What is expected:
Look in the material below for the line with "Recreate this object" and the line with "import Module from", then set down exactly those two lines and all lines between, nothing more.

Record set:
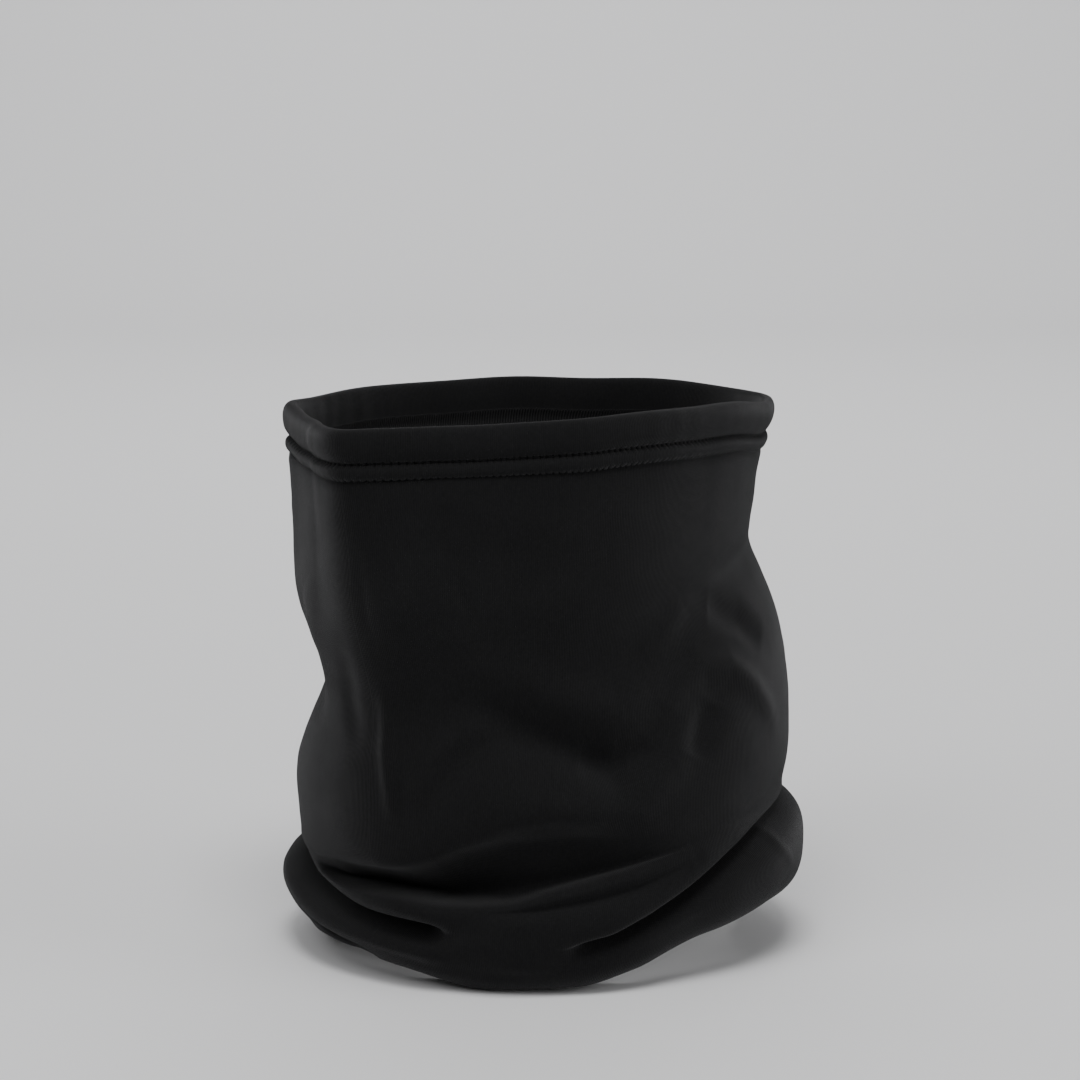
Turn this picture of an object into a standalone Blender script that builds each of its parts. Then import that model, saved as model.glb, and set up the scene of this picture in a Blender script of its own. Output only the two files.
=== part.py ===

==

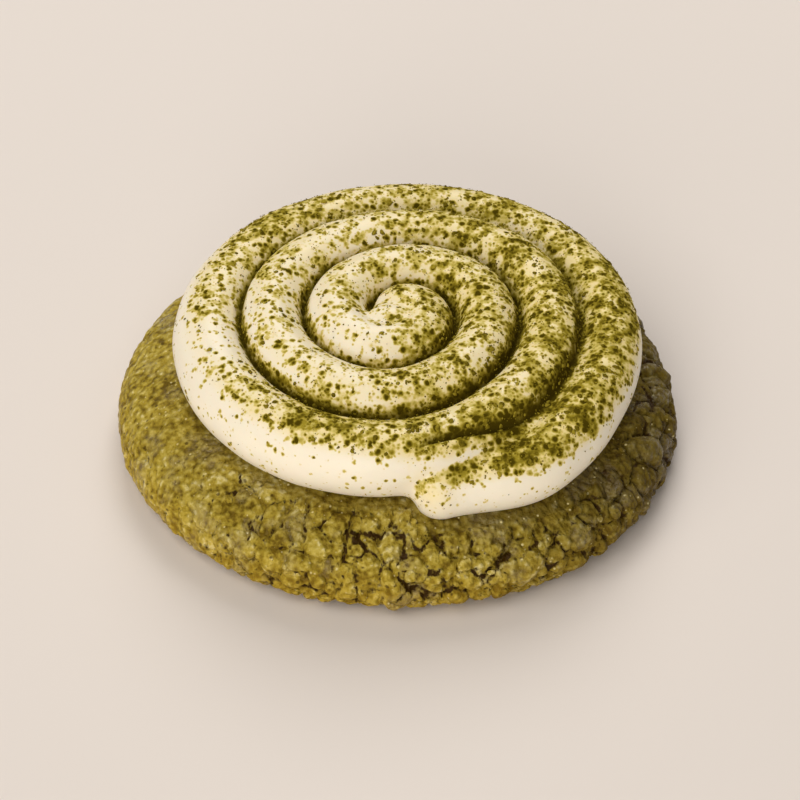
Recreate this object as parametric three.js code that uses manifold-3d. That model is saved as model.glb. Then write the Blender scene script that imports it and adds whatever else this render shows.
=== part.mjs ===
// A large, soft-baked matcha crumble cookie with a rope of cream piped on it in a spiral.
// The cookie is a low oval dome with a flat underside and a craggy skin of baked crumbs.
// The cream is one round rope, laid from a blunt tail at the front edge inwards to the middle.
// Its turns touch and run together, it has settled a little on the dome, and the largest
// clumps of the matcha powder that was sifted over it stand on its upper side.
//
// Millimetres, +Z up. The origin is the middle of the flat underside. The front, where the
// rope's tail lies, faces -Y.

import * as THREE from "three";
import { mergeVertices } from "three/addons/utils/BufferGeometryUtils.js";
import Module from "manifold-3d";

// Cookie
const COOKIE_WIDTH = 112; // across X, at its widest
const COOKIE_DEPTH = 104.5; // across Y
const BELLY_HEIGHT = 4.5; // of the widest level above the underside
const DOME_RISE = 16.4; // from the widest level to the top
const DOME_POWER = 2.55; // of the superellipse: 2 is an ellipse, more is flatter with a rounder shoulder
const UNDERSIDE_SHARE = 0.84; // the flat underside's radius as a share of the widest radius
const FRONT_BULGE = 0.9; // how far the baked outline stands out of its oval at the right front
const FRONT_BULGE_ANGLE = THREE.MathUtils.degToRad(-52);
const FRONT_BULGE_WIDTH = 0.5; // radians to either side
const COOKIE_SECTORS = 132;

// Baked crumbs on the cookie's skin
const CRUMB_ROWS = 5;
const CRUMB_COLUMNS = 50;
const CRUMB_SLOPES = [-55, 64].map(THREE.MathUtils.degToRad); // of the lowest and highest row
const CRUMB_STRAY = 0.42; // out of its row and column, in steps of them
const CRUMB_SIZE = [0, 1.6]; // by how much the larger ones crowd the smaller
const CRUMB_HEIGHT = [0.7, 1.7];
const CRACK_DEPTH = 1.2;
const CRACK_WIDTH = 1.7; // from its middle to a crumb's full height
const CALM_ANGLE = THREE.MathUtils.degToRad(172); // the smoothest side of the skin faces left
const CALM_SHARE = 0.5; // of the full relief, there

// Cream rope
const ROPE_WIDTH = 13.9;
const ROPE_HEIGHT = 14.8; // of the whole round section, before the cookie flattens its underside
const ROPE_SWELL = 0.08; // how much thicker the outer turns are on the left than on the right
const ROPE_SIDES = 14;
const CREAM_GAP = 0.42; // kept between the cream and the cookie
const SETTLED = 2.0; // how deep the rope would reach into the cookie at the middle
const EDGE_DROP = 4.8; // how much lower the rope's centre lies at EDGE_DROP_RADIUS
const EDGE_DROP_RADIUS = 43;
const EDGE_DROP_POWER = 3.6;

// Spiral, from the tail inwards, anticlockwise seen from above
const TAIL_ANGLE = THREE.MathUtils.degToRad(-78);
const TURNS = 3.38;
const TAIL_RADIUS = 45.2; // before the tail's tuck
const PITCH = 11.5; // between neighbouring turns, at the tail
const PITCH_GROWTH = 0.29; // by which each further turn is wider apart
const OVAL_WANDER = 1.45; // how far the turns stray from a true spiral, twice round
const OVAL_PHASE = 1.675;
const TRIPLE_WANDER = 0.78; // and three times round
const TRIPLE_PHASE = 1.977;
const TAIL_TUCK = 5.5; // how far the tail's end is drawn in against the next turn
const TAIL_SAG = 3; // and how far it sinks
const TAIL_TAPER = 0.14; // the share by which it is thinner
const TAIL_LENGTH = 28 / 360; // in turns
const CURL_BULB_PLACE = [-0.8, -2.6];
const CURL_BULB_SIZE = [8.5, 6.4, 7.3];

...

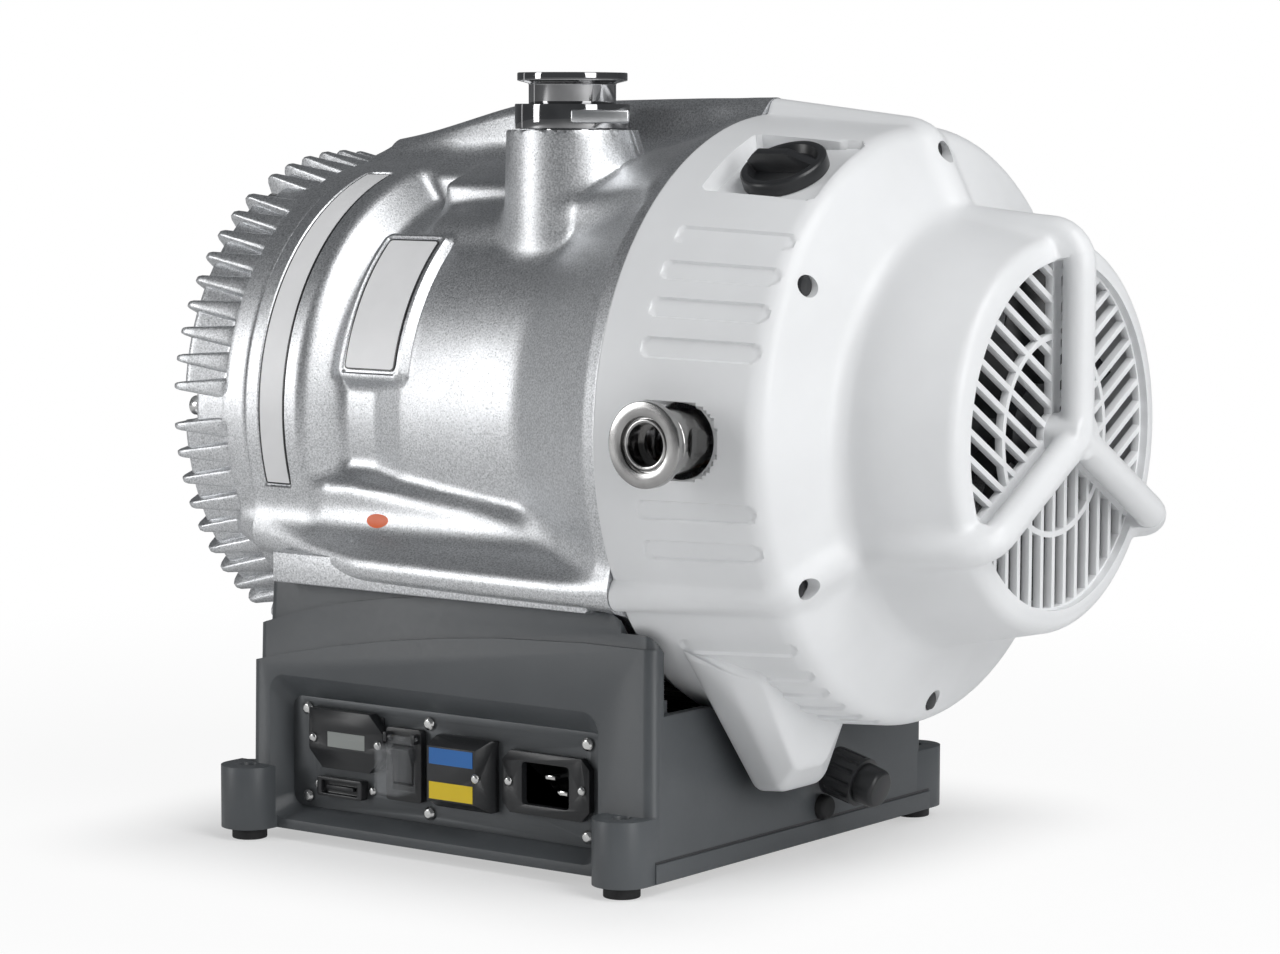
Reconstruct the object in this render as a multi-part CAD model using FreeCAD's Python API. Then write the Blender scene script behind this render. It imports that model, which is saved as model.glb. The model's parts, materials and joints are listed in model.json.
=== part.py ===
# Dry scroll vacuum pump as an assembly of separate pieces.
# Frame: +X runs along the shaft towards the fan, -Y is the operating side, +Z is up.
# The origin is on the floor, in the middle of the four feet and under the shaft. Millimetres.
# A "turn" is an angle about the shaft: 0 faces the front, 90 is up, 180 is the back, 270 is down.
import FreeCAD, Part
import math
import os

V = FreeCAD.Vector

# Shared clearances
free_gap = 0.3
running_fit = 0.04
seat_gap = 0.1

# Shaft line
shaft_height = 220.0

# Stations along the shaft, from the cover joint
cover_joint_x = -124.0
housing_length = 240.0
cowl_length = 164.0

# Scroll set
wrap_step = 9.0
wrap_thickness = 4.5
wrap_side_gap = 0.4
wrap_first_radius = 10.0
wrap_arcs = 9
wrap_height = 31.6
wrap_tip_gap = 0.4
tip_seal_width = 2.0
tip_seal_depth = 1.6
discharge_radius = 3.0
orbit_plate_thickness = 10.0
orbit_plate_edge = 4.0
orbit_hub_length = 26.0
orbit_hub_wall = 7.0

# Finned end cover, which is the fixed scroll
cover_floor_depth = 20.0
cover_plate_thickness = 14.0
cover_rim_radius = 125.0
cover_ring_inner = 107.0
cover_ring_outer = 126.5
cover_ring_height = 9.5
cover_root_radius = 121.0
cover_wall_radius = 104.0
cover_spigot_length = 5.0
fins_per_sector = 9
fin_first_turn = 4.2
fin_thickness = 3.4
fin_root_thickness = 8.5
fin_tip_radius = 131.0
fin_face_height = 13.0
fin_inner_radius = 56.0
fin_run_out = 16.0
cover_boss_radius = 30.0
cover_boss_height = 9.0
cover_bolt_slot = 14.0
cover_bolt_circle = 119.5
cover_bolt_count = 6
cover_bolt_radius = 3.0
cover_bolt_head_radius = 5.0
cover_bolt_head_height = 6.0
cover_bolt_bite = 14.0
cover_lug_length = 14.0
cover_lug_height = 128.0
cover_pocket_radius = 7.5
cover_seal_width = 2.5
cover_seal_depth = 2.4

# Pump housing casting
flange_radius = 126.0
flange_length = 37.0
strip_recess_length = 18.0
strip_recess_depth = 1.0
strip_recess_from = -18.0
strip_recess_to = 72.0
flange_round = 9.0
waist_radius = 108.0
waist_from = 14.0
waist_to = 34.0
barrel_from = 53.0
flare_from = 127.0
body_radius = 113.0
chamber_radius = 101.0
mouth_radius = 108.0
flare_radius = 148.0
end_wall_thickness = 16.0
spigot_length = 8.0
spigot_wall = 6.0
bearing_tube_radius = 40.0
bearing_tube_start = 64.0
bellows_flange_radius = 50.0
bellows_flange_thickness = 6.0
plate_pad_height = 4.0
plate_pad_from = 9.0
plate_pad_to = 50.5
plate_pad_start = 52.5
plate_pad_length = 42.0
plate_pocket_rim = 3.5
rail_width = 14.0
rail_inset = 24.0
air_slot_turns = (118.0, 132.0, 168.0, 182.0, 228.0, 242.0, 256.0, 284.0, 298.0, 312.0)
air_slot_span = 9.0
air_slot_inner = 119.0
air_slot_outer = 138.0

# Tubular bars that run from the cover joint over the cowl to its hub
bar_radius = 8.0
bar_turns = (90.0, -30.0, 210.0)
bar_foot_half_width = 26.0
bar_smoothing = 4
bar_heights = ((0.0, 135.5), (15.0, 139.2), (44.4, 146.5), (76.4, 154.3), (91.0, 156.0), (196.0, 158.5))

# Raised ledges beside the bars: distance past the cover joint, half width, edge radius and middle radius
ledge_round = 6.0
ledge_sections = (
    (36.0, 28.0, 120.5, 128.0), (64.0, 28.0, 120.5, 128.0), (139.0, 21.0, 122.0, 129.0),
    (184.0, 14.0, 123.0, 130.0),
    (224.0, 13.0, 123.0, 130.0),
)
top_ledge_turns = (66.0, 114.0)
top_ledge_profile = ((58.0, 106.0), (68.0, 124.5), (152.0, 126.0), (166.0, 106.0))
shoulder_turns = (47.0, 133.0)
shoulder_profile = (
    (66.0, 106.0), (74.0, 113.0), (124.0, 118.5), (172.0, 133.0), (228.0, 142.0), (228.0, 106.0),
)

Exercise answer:
Recreate this object as parametric three.js code that uses manifold-3d. That model is saved as model.glb. Then write the Blender scene script that imports it and adds whatever else this render shows.
=== part.mjs ===
// A large, soft-baked matcha crumble cookie with a rope of cream piped on it in a spiral.
// The cookie is a low oval dome with a flat underside and a craggy skin of baked crumbs.
// The cream is one round rope, laid from a blunt tail at the front edge inwards to the middle.
// Its turns touch and run together, it has settled a little on the dome, and the largest
// clumps of the matcha powder that was sifted over it stand on its upper side.
//
// Millimetres, +Z up. The origin is the middle of the flat underside. The front, where the
// rope's tail lies, faces -Y.

import * as THREE from "three";
import { mergeVertices } from "three/addons/utils/BufferGeometryUtils.js";
import Module from "manifold-3d";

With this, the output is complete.